Monday, January 18, 2016

Marketing a Debut Novel, Part 2: Into the Jungle

Part 1 is here

Which Jungle?
One of the biggest decisions a debut author will make is which digital platforms to publish on. It seems simple—ALL THE CHANNELS—but there are some wrinkles to iron out. With myriad options, it’s easy to get lost. Most of us know we'll want to publish with Amazon (KDP), but what about the other outlets like Barnes & Noble or Kobo?

Rather than publishing individually on the smaller single-site publishers like Nook or Apple, it’s much easier to use an aggregator like Smashwords, Lulu, or IngramSpark that distributes to most of those.
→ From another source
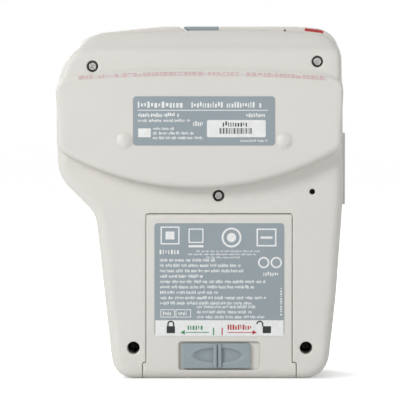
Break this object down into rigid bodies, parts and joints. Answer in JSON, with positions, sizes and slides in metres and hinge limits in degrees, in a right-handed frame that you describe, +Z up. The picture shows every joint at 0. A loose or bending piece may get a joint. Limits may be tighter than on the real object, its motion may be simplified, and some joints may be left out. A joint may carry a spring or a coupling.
{
  "type": "infusion_pump",
  "caption": "Portable infusion pump with a raised rear hood, battery door with sliding latch, keypad front and a hinged pump door over its finger drive",
  "frame": {"origin": "middle of the overall width and depth, on the resting base plane", "axes": "+X across the pump, to the right when its keys face you; +Y from the keypad side to the back; +Z up"},
  "size_m": [0.1017, 0.0584, 0.1245],
  "materials": {
    "case_plastic": "warm light grey moulded plastic, fine spark texture",
    "latch_plastic": "blue-grey moulded plastic, fine texture",
    "dark_plastic": "black or charcoal moulded plastic",
    "frame_plastic": "charcoal glass-filled moulded frame",
    "natural_plastic": "natural low-friction acetal",
    "gear_plastic": "natural gear-grade nylon",
    "label_film": "printed satin label film",
    "clear_film": "clear film strip with a fine pink print",
    "red_film": "red printed film",
    "window": "hard-coated clear acrylic with a dark border",
    "steel": "plain stainless steel",
    "nickel": "nickel-plated spring steel",
    "motor_can": "zinc-plated motor can",
    "gasket_rubber": "soft black seal",
    "board": "green solder mask",
    "cell_wrap": "printed cell sleeve, plain black and copper",
    "light_lens": "diffusing lens, lit faintly",
    "key_rubber": "soft grey silicone key",
    "run_key": "soft green silicone key",
    "stop_key": "soft red silicone key"
  },
  "bodies": {
    "case": {"rear_case": "case_plastic", "front_case": "case_plastic", "case_gasket": "gasket_rubber", "battery_tray": "dark_plastic", "battery_cell_a": "cell_wrap", "battery_cell_b": "cell_wrap", "battery_contacts": "nickel", "encoder_sensor": "dark_plastic", "rating_label": "label_film", "seal_tape": "clear_film", "case_screws": "steel", "battery_door_pin": "steel", "door_hinge_pin": "steel", "chassis": "frame_plastic", "finger_guide": "natural_plastic", "cam_bearings": "steel", "pump_motor": "motor_can", "inlet_sensor": "steel", "outlet_sensor": "steel", "air_detector": "dark_plastic", "chassis_screws": "steel", "main_board": "board", "display_module": "dark_plastic", "display_window": "window", "status_lights": "light_lens", "buzzer": "dark_plastic", "port_panel": "case_plastic", "dose_jack": "dark_plastic", "power_jack": "dark_plastic", "data_port": "steel"},
    "battery_door_body": {"battery_door": "case_plastic", "battery_label": "label_film"},
    "battery_latch_body": {"battery_latch": "latch_plastic"},
    "pump_door_body": {"pump_door": "case_plastic", "platen": "steel", "latch_pin": "steel", "flow_mark": "red_film"},
    "door_latch_body": {"door_latch": "latch_plastic"},
    "cam_body": {"camshaft": "natural_plastic", "cam_gear": "gear_plastic", "encoder_disc": "dark_plastic"},
    "rotor_body": {"motor_pinion": "steel"},
    "finger_1_body": {"finger_1": "natural_plastic"},
    "finger_2_body": {"finger_2": "natural_plastic"},
    "finger_3_body": {"finger_3": "natural_plastic"},
    "finger_4_body": {"finger_4": "natural_plastic"},
    "finger_5_body": {"finger_5": "natural_plastic"},
    "finger_6_body": {"finger_6": "natural_plastic"},
    "key_1_body": {"key_1": "key_rubber"},
    "key_2_body": {"key_2": "key_rubber"},
    "key_3_body": {"key_3": "key_rubber"},
    "key_4_body": {"key_4": "run_key"},
    "key_5_body": {"key_5": "key_rubber"},
    "key_6_body": {"key_6": "key_rubber"},
    "key_7_body": {"key_7": "key_rubber"},
    "key_8_body": {"key_8": "stop_key"},
    "key_9_body": {"key_9": "key_rubber"},
    "key_10_body": {"key_10": "key_rubber"},
    "key_11_body": {"key_11": "key_rubber"},
    "key_12_body": {"key_12": "key_rubber"}
  },
  "joints": [
    {"name": "battery_door_hinge", "type": "hinge", "parent": "case", "child": "battery_door_body", "pos_m": [-0.0062, 0.0202, 0.0569], "axis": [1, 0, 0], "range_deg": [0, 85]},
    {"name": "battery_latch_slide", "type": "slide", "parent": "battery_door_body", "child": "battery_latch_body", "axis": [-1, 0, 0], "range_m": [0, 0.003]},
    {"name": "pump_door_hinge", "type": "hinge", "parent": "case", "child": "pump_door_body", "pos_m": [0.0471, -0.014, 0.1], "axis": [0, 0, 1], "range_deg": [0, 95]},
    {"name": "door_latch_hinge", "type": "hinge", "parent": "pump_door_body", "child": "door_latch_body", "pos_m": [-0.0009, -0.0225, 0.1196], "axis": [1, 0, 0], "range_deg": [0, 60]},
    {"name": "camshaft_spin", "type": "hinge", "parent": "case", "child": "cam_body", "pos_m": [0, -0.0025, 0.104], "axis": [1, 0, 0], "continuous": true},
    {"name": "motor_spin", "type": "hinge", "parent": "case", "child": "rotor_body", "pos_m": [0, 0.0135, 0.104], "axis": [1, 0, 0], "continuous": true},
    {"name": "finger_1_slide", "type": "slide", "parent": "case", "child": "finger_1_body", "axis": [0, -1, 0], "range_m": [0, 0.0012]},
    {"name": "finger_2_slide", "type": "slide", "parent": "case", "child": "finger_2_body", "axis": [0, -1, 0], "range_m": [0, 0.0012]},
    {"name": "finger_3_slide", "type": "slide", "parent": "case", "child": "finger_3_body", "axis": [0, -1, 0], "range_m": [0, 0.0012]},
    {"name": "finger_4_slide", "type": "slide", "parent": "case", "child": "finger_4_body", "axis": [0, -1, 0], "range_m": [0, 0.0012]},
    {"name": "finger_5_slide", "type": "slide", "parent": "case", "child": "finger_5_body", "axis": [0, -1, 0], "range_m": [0, 0.0012]},
    {"name": "finger_6_slide", "type": "slide", "parent": "case", "child": "finger_6_body", "axis": [0, -1, 0], "range_m": [0, 0.0012]},
    {"name": "key_1_press", "type": "slide", "parent": "case", "child": "key_1_body", "axis": [0, 1, 0], "range_m": [0, 0.0006], "stiffness_N_per_m": 500},
    {"name": "key_2_press", "type": "slide", "parent": "case", "child": "key_2_body", "axis": [0, 1, 0], "range_m": [0, 0.0006], "stiffness_N_per_m": 500},
    {"name": "key_3_press", "type": "slide", "parent": "case", "child": "key_3_body", "axis": [0, 1, 0], "range_m": [0, 0.0006], "stiffness_N_per_m": 500},
    {"name": "key_4_press", "type": "slide", "parent": "case", "child": "key_4_body", "axis": [0, 1, 0], "range_m": [0, 0.0006], "stiffness_N_per_m": 500},
    {"name": "key_5_press", "type": "slide", "parent": "case", "child": "key_5_body", "axis": [0, 1, 0], "range_m": [0, 0.0006], "stiffness_N_per_m": 500},
    {"name": "key_6_press", "type": "slide", "parent": "case", "child": "key_6_body", "axis": [0, 1, 0], "range_m": [0, 0.0006], "stiffness_N_per_m": 500},
    {"name": "key_7_press", "type": "slide", "parent": "case", "child": "key_7_body", "axis": [0, 1, 0], "range_m": [0, 0.0006], "stiffness_N_per_m": 500},
    {"name": "key_8_press", "type": "slide", "parent": "case", "child": "key_8_body", "axis": [0, 1, 0], "range_m": [0, 0.0006], "stiffness_N_per_m": 500},
    {"name": "key_9_press", "type": "slide", "parent": "case", "child": "key_9_body", "axis": [0, 1, 0], "range_m": [0, 0.0006], "stiffness_N_per_m": 500},
    {"name": "key_10_press", "type": "slide", "parent": "case", "child": "key_10_body", "axis": [0, 1, 0], "range_m": [0, 0.0006], "stiffness_N_per_m": 500},
    {"name": "key_11_press", "type": "slide", "parent": "case", "child": "key_11_body", "axis": [0, 1, 0], "range_m": [0, 0.0006], "stiffness_N_per_m": 500},
    {"name": "key_12_press", "type": "slide", "parent": "case", "child": "key_12_body", "axis": [0, 1, 0], "range_m": [0, 0.0006], "stiffness_N_per_m": 500}
  ],
  "couplings": [
    {"joint": "motor_spin", "follows": "camshaft_spin", "ratio": -2.5556}
  ]
}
However, easy is relative, and none are user-friendly, in my opinion, so order a case of wine before you even turn on the computer.

Genre is a big consideration, because some do better with some outlets like Kobo or Apple—depends on your audience and where they shop. But for most authors, more than 90% of sales will come from Amazon. Conventional wisdom says the best strategy is to publish to KDP for Amazon, then if you want to add other sites, use one of the aggregators to distribute everywhere else. But hold on. You have a decision to make first and may not need the other platforms right away, at least for ebook.

KDP Select
The decision is about KDP’s optional program, KDP Select. It allows readers to loan books within the program for free through the Kindle Lending Library (KOLL), or download through Kindle Unlimited (KU) for a low monthly subscription, but you still get paid—with a catch. You must subscribe for 90 days (opt in at any time and no limits on how often,) and the ebook must be exclusive to KDP during that time. It cannot be available at any other retailer (just the ebook, not print.) So you have to put all your eggs in one basket. But you're saved from dealing with the other platforms, and that's a relief, trust me.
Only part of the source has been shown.